Capital Gains Manual

Reorganisations of share capital: bonus and rights issues: case law

TCGA92/S126(2)(a) does not form an exhaustive definition of the term ‘reorganisation of a company’s share capital’ as it applies to an increase in share capital. This was considered in the leading tax case on the subject, Dunstan v Young, Austen & Young Ltd (61TC448). In that case the Court of Appeal held that an increase in share capital can be a reorganisation even if it does not come within the precise wording of Section 126(2) ‘provided that the new shares are acquired by existing shareholders because they are existing shareholders and in proportion to their existing beneficial holdings.’ (61TC p471, paragraph H.) This means that there is a range of cases which do not take the form of a conventional bonus or rights issue but which should still be treated as reorganisations of share capital.
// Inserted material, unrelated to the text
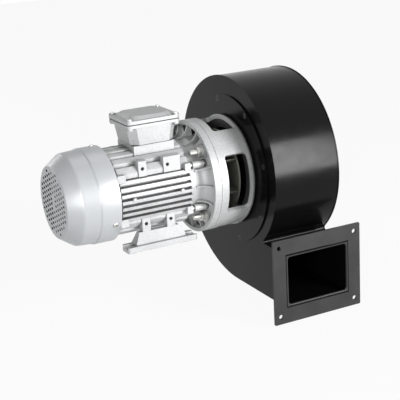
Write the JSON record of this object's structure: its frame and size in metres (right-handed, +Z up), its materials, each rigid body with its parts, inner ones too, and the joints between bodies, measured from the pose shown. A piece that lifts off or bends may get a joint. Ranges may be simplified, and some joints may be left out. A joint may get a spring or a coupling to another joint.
{
  "type": "centrifugal fan",
  "caption": "Centrifugal fan: a finned foot-and-flange motor drives a forward-curved impeller in a sheet-metal volute through a windowed cast spacer ring.",
  "frame": {"origin": "on the plane of the motor feet, amid the four foot holes", "axes": "+X along the shaft from the motor to the fan casing, +Z up, outlet towards -Y"},
  "size_m": [0.3929, 0.2954, 0.3247],
  "materials": {
    "cast_aluminium": "satin cast",
    "cover_silver": "satin silver paint",
    "casing_black": "gloss black paint",
    "flange_black": "satin black paint",
    "zinc_steel": "zinc plated",
    "machined_steel": "ground",
    "core_steel": "laminated",
    "copper_coils": "varnished",
    "black_rubber": "matte",
    "black_plastic": "matte",
    "wheel_grey": "dull cast",
    "impeller_steel": "galvanised"
  },
  "bodies": {
    "stator": {"motor_frame": "cast_aluminium", "left_foot": "cast_aluminium", "right_foot": "cast_aluminium", "foot_screws": "zinc_steel", "terminal_box": "cast_aluminium", "box_gaskets": "black_rubber", "terminal_lid": "cast_aluminium", "lid_screws": "zinc_steel", "terminal_board": "black_plastic", "terminal_studs": "zinc_steel", "cable_gland": "black_plastic", "stator_core": "core_steel", "stator_windings": "copper_coils", "front_bearing_outer": "machined_steel", "rear_bearing_outer": "machined_steel", "preload_washer": "machined_steel", "front_flange_shield": "cast_aluminium", "front_oil_seal": "black_rubber", "rear_end_shield": "cast_aluminium", "front_tie_screws": "zinc_steel", "rear_tie_screws": "zinc_steel", "flange_bolts": "zinc_steel", "flange_nuts": "zinc_steel", "fan_cover": "cover_silver", "fan_cover_screws": "zinc_steel", "lantern": "cast_aluminium", "lantern_screws": "zinc_steel", "mounting_plate": "casing_black", "mounting_plate_screws": "flange_black", "scroll_back_plate": "casing_black", "scroll_wrap": "casing_black", "scroll_front_plate": "casing_black", "outlet_flange": "flange_black", "inlet_cone": "casing_black", "inlet_screws": "zinc_steel"},
    "rotor": {"shaft": "machined_steel", "shaft_keys": "machined_steel", "rotor_core": "core_steel", "front_bearing_inner": "machined_steel", "rear_bearing_inner": "machined_steel", "motor_fan": "black_plastic", "motor_fan_clip": "machined_steel", "cooling_wheel": "wheel_grey", "cooling_wheel_screw": "machined_steel", "impeller_hub": "machined_steel", "impeller_back_plate": "impeller_steel", "impeller_blades": "impeller_steel", "impeller_front_ring": "impeller_steel", "impeller_rivets": "zinc_steel", "impeller_washer": "zinc_steel", "impeller_bolt": "zinc_steel"},
    "front_balls": {"front_bearing_balls": "machined_steel"},
    "rear_balls": {"rear_bearing_balls": "machined_steel"}
  },
  "joints": [
    {"name": "rotor_spin", "type": "hinge", "parent": "stator", "child": "rotor", "pos_m": [0, 0, 0.071], "axis": [-1, 0, 0], "continuous": true},
    {"name": "front_cage_spin", "type": "hinge", "parent": "stator", "child": "front_balls", "pos_m": [0.0695, 0, 0.071], "axis": [-1, 0, 0], "continuous": true},
    {"name": "rear_cage_spin", "type": "hinge", "parent": "stator", "child": "rear_balls", "pos_m": [-0.0665, 0, 0.071], "axis": [-1, 0, 0], "continuous": true}
  ],
  "couplings": [
    {"joint": "front_cage_spin", "follows": "rotor_spin", "ratio": 0.382},
    {"joint": "rear_cage_spin", "follows": "rotor_spin", "ratio": 0.382}
  ]
}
For example, an issue of shares by a wholly owned subsidiary to its parent may not take the form of a conventional rights issue with the subsidiary issuing a provisional letter of allotment. However, the trans-action may still be a reorganisation of share capital. Before deciding to challenge whether or not an issue of shares is a share reorganisation you should consider what difference it will make to the computation, see CG51765 and CG51846.

You may meet other arrangements, described as ‘open offers’ or ‘vendor placings’, instead of rights is-sues. These are discussed in CG51755+.